Pas de polémique. Tout en respectant la décision du tribunal, j’ai appelé la semaine passée à cesser immédiatement ce gâchis économique et social. Cette liquidation n’avait, en effet, aucun sens et elle coûte très cher à la collectivité. J’attends désormais un changement de comportement du liquidateur judiciaire et je l’encourage à choisir la vente de gré à gré plutôt que les enchères. Évidemment, il est toujours plus facile de liquider une entreprise, de vendre ses actifs, que de rebâtir, de mettre sur pied et de soutenir une vraie solution de reprise. Nous devons convaincre ceux qui nous ont conduits dans cette impasse de nous en sortir. Je demande donc aux auxiliaires de justice d’écouter un peu plus leur gouvernement.

Les anciens salariés ont repris confiance. Comment ne pas les décevoir ?

En agissant vite et efficacement. Je veux que cette affaire soit réglée très vite et que toutes les parties se remettent autour d’une table pour dégager une solution acceptable. Il est grand temps de trouver un compromis pour désintéresser au mieux les créanciers, tout en remettant l’usine sur les rails et en sauvant des emplois. Lors de ma venue sur le site, j’ai demandé au préfet du Haut-Rhin et au commissaire au redressement productif, Jacques Muller, de faire en sorte que cette entreprise puisse redémarrer très rapidement.

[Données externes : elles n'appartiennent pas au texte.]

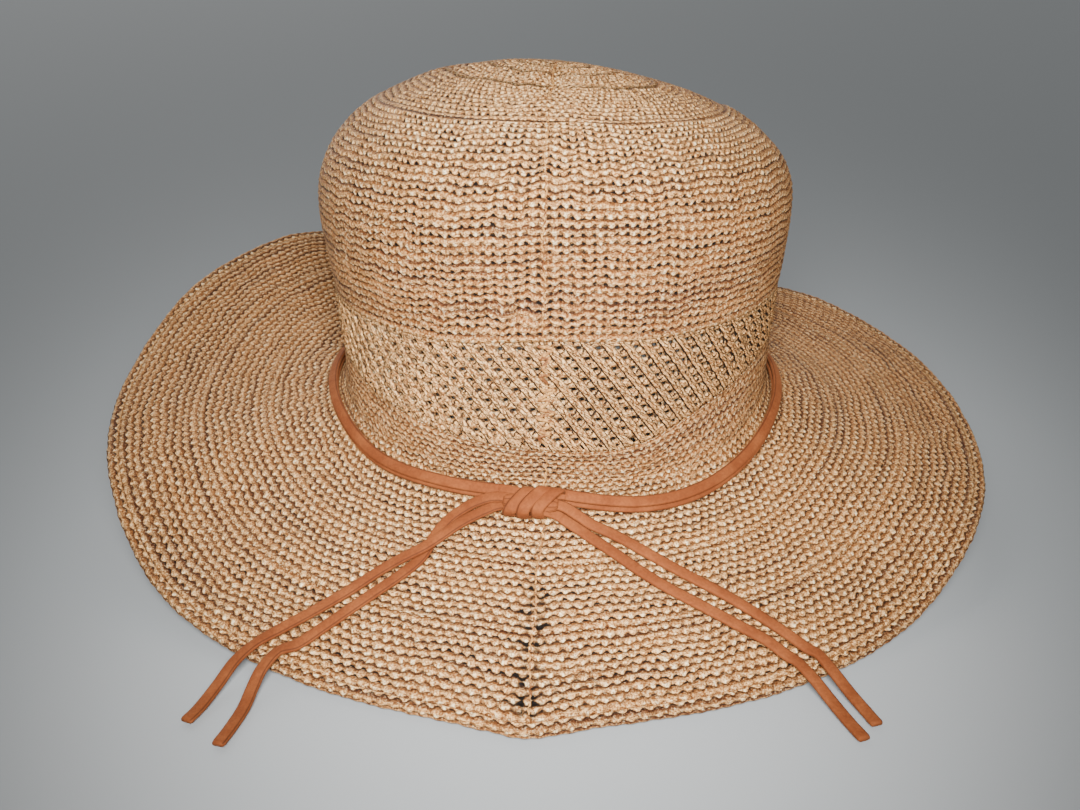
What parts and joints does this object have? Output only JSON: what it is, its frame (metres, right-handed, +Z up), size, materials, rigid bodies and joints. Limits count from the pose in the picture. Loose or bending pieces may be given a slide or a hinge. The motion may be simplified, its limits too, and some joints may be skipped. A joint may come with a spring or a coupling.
{
  "type": "woven sun hat",
  "caption": "Knitted sun hat with a tall round crown, a leaning openwork band, a wide wavy brim with a rolled edge, and a flat lace knotted round the crown's foot.",
  "frame": {"origin": "centre of the bottom of the hat's box, on the surface that it rests on, without the four lace ends", "axes": "+Z up through the crown, -Y toward the knot and the seam in front, +X to the right of someone who faces the knot"},
  "size_m": [0.354, 0.3534, 0.1728],
  "materials": {
    "knit": "matte knitted paper straw",
    "openwork": "matte twisted paper straw",
    "hem": "matte rolled knit",
    "lace": "matte suede"
  },
  "bodies": {
    "root": {"crown": "knit", "openwork_band": "openwork", "brim": "knit", "rim_hem": "hem", "band_lace_upper": "lace", "band_lace_lower": "lace", "knot": "lace", "tie_left_outer": "lace", "tie_left_inner": "lace", "tie_right_upper": "lace", "tie_right_lower": "lace"}
  },
  "joints": []
}
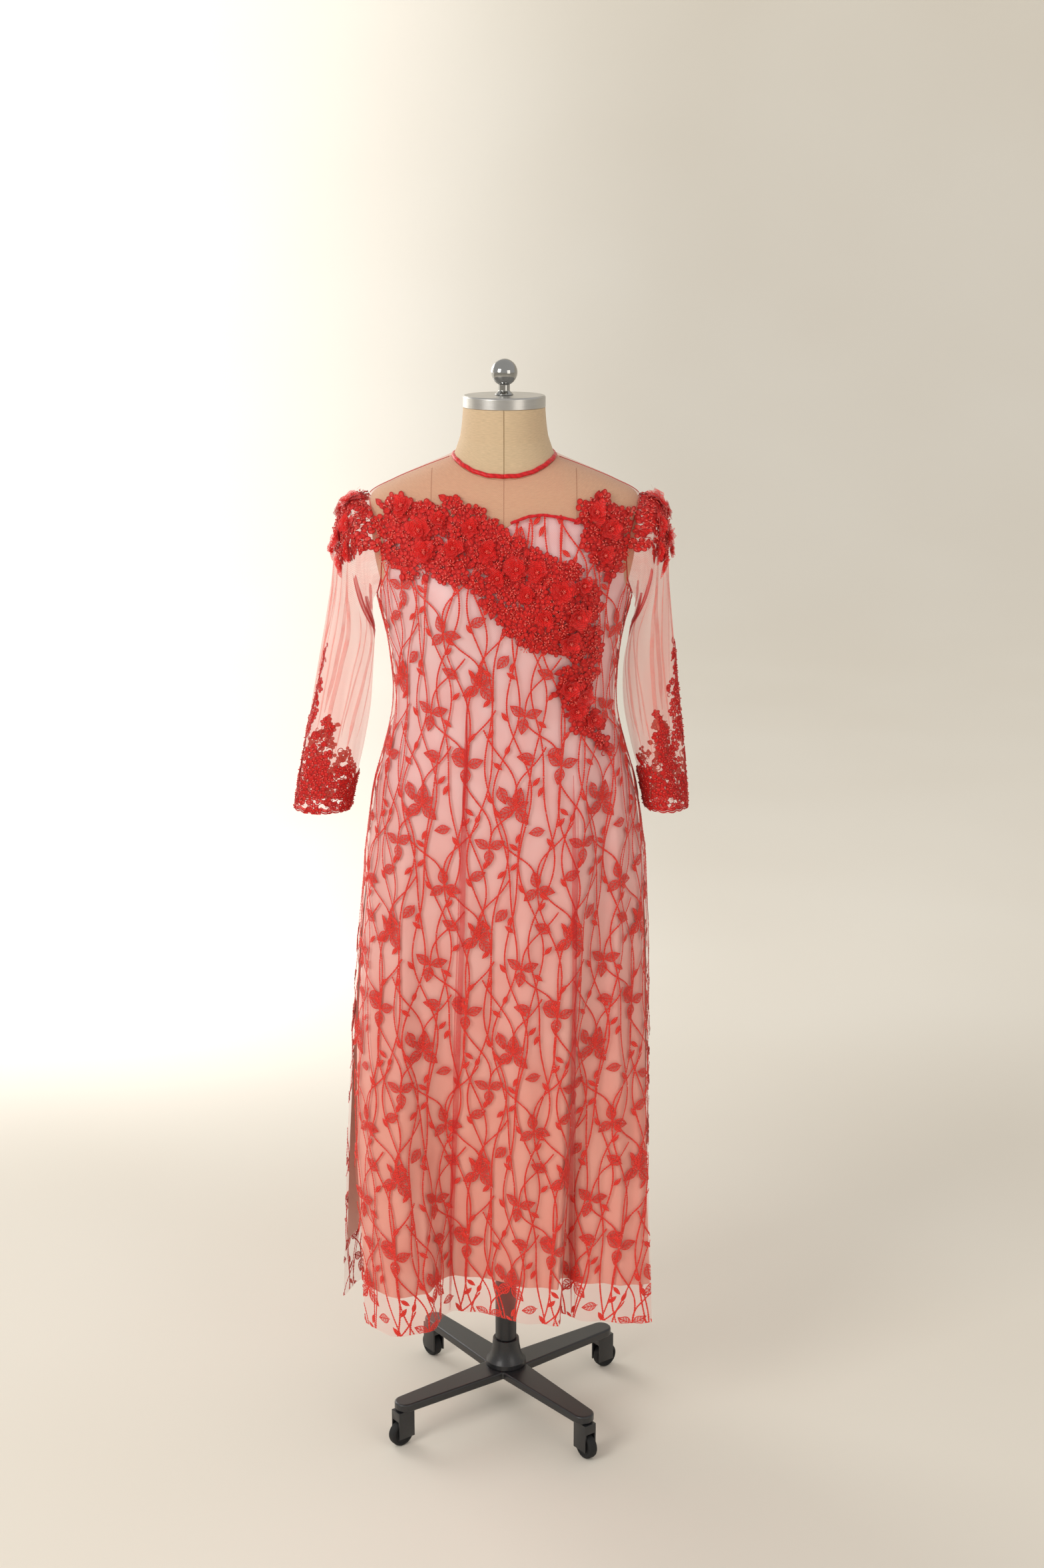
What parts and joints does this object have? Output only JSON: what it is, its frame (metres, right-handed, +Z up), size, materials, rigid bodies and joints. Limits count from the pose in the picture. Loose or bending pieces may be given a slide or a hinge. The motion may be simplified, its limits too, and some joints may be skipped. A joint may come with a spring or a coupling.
{
  "type": "ao dai tunic on dress form",
  "caption": "Long-sleeved red lace ao dai tunic with side slits, corded floral applique and satin lining, worn by a limbless linen dress form on a castered stand.",
  "frame": {"origin": "on the floor under the middle of the whole object", "axes": "+Z up, the tunic's front faces -Y, +X is the wearer's left"},
  "size_m": [0.6038, 0.3833, 1.6843],
  "materials": {
    "net": "sheer embroidered net",
    "lace": "corded and beaded lace",
    "satin": "satin",
    "binding": "satin",
    "linen": "plain weave",
    "steel": "brushed",
    "iron": "satin black",
    "rubber": "matte"
  },
  "bodies": {
    "stand": {"front_yoke": "net", "back_yoke_left": "net", "back_yoke_right": "net", "front_panel": "net", "back_panel": "net", "left_sleeve": "net", "right_sleeve": "net", "front_lining": "satin", "back_lining": "satin", "left_cuff_lace": "lace", "right_cuff_lace": "lace", "bust_applique": "lace", "hip_applique": "lace", "left_bust_applique": "lace", "left_shoulder_applique": "lace", "right_shoulder_applique": "lace", "neck_binding": "binding", "sweetheart_piping": "binding", "back_zip": "binding", "zip_slider": "steel", "dress_form": "linen", "neck_cap": "steel", "finial": "steel", "form_flange": "iron", "pole": "steel", "height_collar": "iron", "pole_tube": "iron", "pole_socket": "iron", "stand_base": "iron"},
    "swivel_1": {"caster_fork_1": "iron"},
    "swivel_2": {"caster_fork_2": "iron"},
    "swivel_3": {"caster_fork_3": "iron"},
    "swivel_4": {"caster_fork_4": "iron"},
    "wheel_1": {"caster_wheel_1": "rubber"},
    "wheel_2": {"caster_wheel_2": "rubber"},
    "wheel_3": {"caster_wheel_3": "rubber"},
    "wheel_4": {"caster_wheel_4": "rubber"},
    "pull": {"zip_pull": "steel"}
  },
  "joints": [
    {"name": "swivel_1_turn", "type": "hinge", "parent": "stand", "child": "swivel_1", "pos_m": [0.17888, 0.12814, 0.05], "axis": [0, 0, 1], "continuous": true},
    {"name": "swivel_2_turn", "type": "hinge", "parent": "stand", "child": "swivel_2", "pos_m": [-0.10014, 0.16488, 0.05], "axis": [0, 0, 1], "continuous": true},
    {"name": "swivel_3_turn", "type": "hinge", "parent": "stand", "child": "swivel_3", "pos_m": [-0.13688, -0.11414, 0.05], "axis": [0, 0, 1], "continuous": true},
    {"name": "swivel_4_turn", "type": "hinge", "parent": "stand", "child": "swivel_4", "pos_m": [0.14214, -0.15088, 0.05], "axis": [0, 0, 1], "continuous": true},
    {"name": "wheel_1_roll", "type": "hinge", "parent": "swivel_1", "child": "wheel_1", "pos_m": [0.18602, 0.13362, 0.02], "axis": [-0.6088, 0.7934, 0], "continuous": true},
    {"name": "wheel_2_roll", "type": "hinge", "parent": "swivel_2", "child": "wheel_2", "pos_m": [-0.10562, 0.17202, 0.02], "axis": [-0.7934, -0.6088, 0], "continuous": true},
    {"name": "wheel_3_roll", "type": "hinge", "parent": "swivel_3", "child": "wheel_3", "pos_m": [-0.14402, -0.11962, 0.02], "axis": [0.6088, -0.7934, 0], "continuous": true},
    {"name": "wheel_4_roll", "type": "hinge", "parent": "swivel_4", "child": "wheel_4", "pos_m": [0.14762, -0.15802, 0.02], "axis": [0.7934, 0.6088, 0], "continuous": true},
    {"name": "pull_swing", "type": "hinge", "parent": "stand", "child": "pull", "pos_m": [0.021, 0.10765, 1.53746], "axis": [1, 0, 0], "range_deg": [0, 140]}
  ]
}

Mais concrètement, après une liquidation judiciaire confirmée en appel, comment encore faire marche arrière aujourd’hui ?

L’industriel a réuni les fonds nécessaires pour que les créanciers puissent être désintéressés, du moins en partie. Je note que les principaux créanciers sont l’Urssaf et les AGS, des organismes d’assurance et d’indemnisation du chômage. Leur intérêt n’est pas d’empêcher les entreprises, leurs cotisants, à s’en sortir. Et ces créanciers savent bien qu’on ne peut pas céder les machines au repreneur à un prix trop élevé, au risque de plomber tout le processus de redémarrage. Bref, évitons les positions extrêmes, il faut que tous fassent un effort.

Mais lorsque le passif dépasse déjà les 12 millions, faut-il vraiment s’acharner ?

Oui. Et ce n’est pas parce qu’elle a connu des difficultés qu’il faut pour autant l’enterrer, et avec elle tout un pan de la filière textile. Ce n’est pas au liquidateur de décider de l’avenir d’un secteur économique. Et à ce propos, je peux vous annoncer qu’un projet est en cours de discussion avec la chancellerie pour introduire dans la législation sur les faillites un certain nombre de dispositions pour mieux tenir compte des enjeux économiques, sociaux et territoriaux, mais aussi pour revoir la logique de rémunération des mandataires.

On n’en est plus à défendre les hauts-fourneaux de Florange. Pourquoi cet engagement personnel pour Virtuose ?

Ce n’est pas un combat symbolique, non il est stratégique. Voilà une PME qui employait une centaine de salariés en début d’année et qui dispose d’un savoir-faire unique dans le tissage, savoir-faire qui disparaîtra à jamais si on ne met pas le holà. La vente aux enchères de machines textiles aurait servi à alimenter une concurrence déloyale hors du territoire national, ce qui est inacceptable. La filière textile a souffert de la mondialisation, c’est vrai, mais il faut rebâtir sur ce qui reste, en maintenant l’outil industriel. Les machines à tisser de Virtuose doivent tourner ici. De plus, cette affaire est celle de toute l’Alsace, de toute une région, de toute la filière textile, ce qui explique d’ailleurs l’extraordinaire mobilisation sur le terrain, tant des milieux politiques, économiques que sociaux, autour du projet de reprise de Pierre ­Schmitt. Et si ça marche, l’entreprise va réembaucher et créer des emplois.